Jean-Pierre Vincent, l’un des plus grands noms du théâtre français s’est éteint cette nuit à l’âge de 78 ans, fragilisé par le Covid-19 contracté au printemps. Le metteur en scène a commencé sa carrière avec Patrice Chéreau et Jérôme Deschamps et dirigé de grandes scènes nationales.
Étudiant au Lycée Louis-le-Grand, il rencontre en 1958 au sein du groupe théâtral du lycée, Michel Bataillon, Jérôme Deschamps et Patrice Chéreau. Il joue sa première pièce, Amal et la lettre du roi de Rabindranath Tagore, en 1959, puis s’intéresse à la mise en scène, avec La Cruche cassée de Kleist, et Scènes populaires d’Henri Monnier, en 1963. À partir de cette date, il coanime pendant deux ans la troupe qui se professionnalise, et suit Chéreau à Gennevilliers puis au Théâtre de Sartrouville.
À partir de 1968, il travaille avec le dramaturge Jean Jourdheuil pour se consacrer à la mise en scène dans les centres dramatiques nationaux. Ils montent dans des centres dramatiques nationaux La Noce chez les petits bourgeois de B. Brecht au Théâtre de Bourgogne (1968), Tambours et trompettes de Bertolt Brecht, au Théâtre de la Ville (1969), Le Marquis de Montefosco d’après Le Feudataire de Carlo Goldoni au Grenier de Toulouse (1970), Les Acteurs de bonne foi d’après Marivaux (1970), La Cagnotte d’après Eugène Labiche au Théâtre national de Strasbourg (1971), Capitaine Schelle, Capitaine Eçço (de Serge Rezvani) au Théâtre national populaire (1971). Pendant ces trois ans, il travaille avec Jourdheuil sur le modèle de Brecht, en détournant les pièces pour les clarifier du point de vue de la lutte des classes.

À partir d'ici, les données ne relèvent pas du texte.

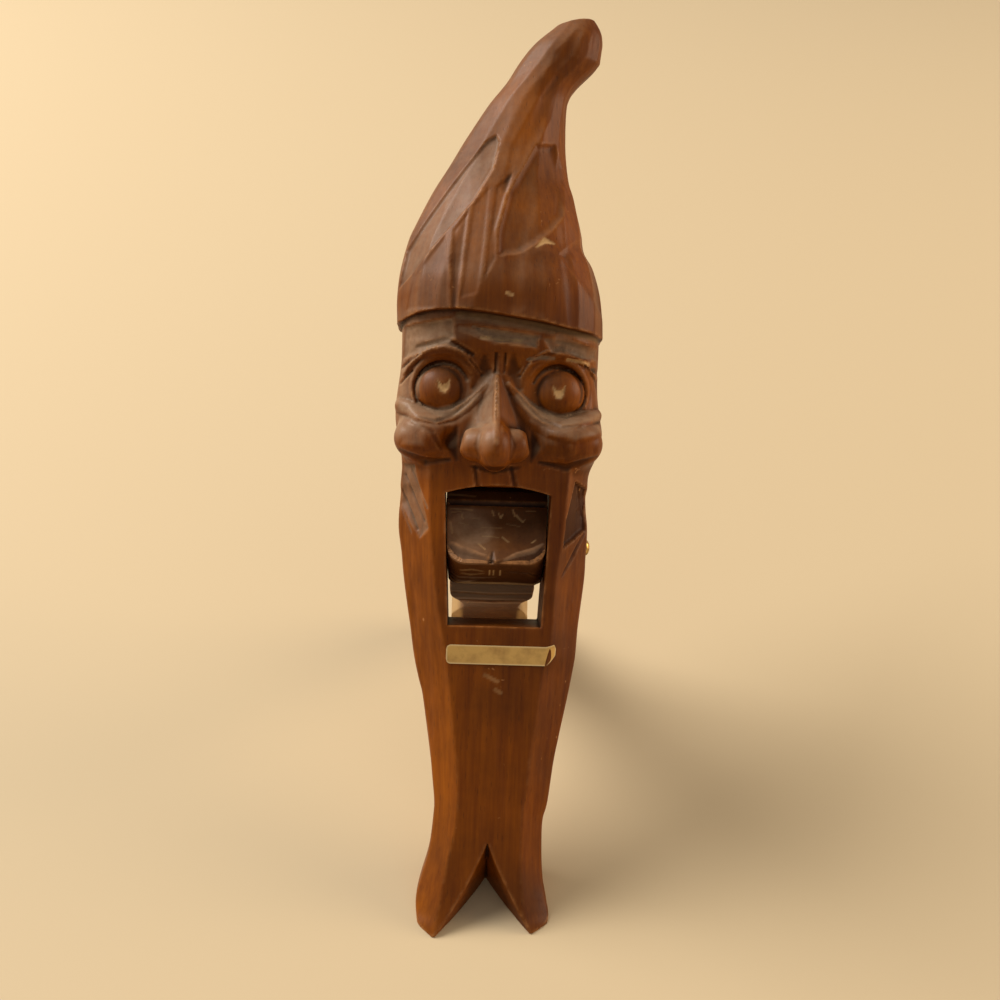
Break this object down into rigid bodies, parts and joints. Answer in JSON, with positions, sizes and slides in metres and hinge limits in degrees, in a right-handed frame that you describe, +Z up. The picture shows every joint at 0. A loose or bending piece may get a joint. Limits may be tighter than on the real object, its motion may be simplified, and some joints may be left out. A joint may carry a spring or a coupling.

En 1972, ils fondent la Compagnie Vincent-Jourdheuil, Théâtre de l’Espérance, où ils mettent en scène les auteurs allemands tels que Brecht, Büchner et Grabbe. Le Théâtre expérimental populaire (Tex-Pop), installé au Palace clôt en 1975 la collaboration entre Vincent et Jourdheuil.
Jean-Pierre Vincent prend cette année-là la direction du Théâtre national de Strasbourg et y donne une place importante à l’école et à la création expérimentale, tout en travaillant à refonder les conventions collectives qui régissent les liens du TNS avec les collectivités locales et nationales. Dans ses spectacles, il interroge notamment l’histoire française, avec Germinal d’après le roman d’Émile Zola (écrit par Michel Deutsch) (1975), qui questionne notamment le dépérissement de la classe ouvrière, puis Le Misanthrope (1977), Vichy fictions (1980), ou Le Palais de Justice (1981).
Administrateur général de la Comédie-Française de 1983 à 1986, qu’il choisit de quitter de lui-même, le poste étant jugé « le plus difficile en France avec Matignon »[réf. nécessaire]. À partir de 1986, il se consacre à la mise en scène avec Bernard Chartreux et à l’enseignement au Conservatoire national supérieur d’art dramatique de Paris.
Il succède à Patrice Chéreau à la tête du Théâtre Nanterre-Amandiers entre 1990 et 2001, où il convie Stanislas Nordey en résidence avec sa troupe entre 1995 et 1997. Il y créé de nombreux auteurs contemporains, dont Valère Novarina.
En 2001, il fonde la compagnie Studio Libre avec Bernard Chartreux avec lequel il crée plusieurs spectacles aux théâtres nationaux de la Colline et de l’Odéon. Ils participent également au Comité pédagogique de l’École régionale d’acteurs de Cannes, où ils ont mis en scène Pièces de guerre d’Edward Bond, en mai 1996. En 2007, il traduit et monte à Avignon Le Silence des communistes, treizième présence au Festival depuis 1971, qui évoque l’enracinement populaire de la gauche italienne pendant les belles années du PCI.
Il est membre des conseils d’administration du Festival d’Avignon et du Comité Directeur du Jeune Théâtre National, ainsi que des CA de l’ENSATT à Lyon, et l’association La Réplique à Marseille.
Il a été l’époux de la comédienne Hélène Vincent ; il est le père du réalisateur Thomas Vincent. Il est désormais l’époux de Nicole Taché qui a œuvré dans l’administration de divers théâtres publics et manifestations culturelles.
Jean-Pierre Vincent meurt le 4 novembre 2020, des suites de séquelles dues à la Covid-19.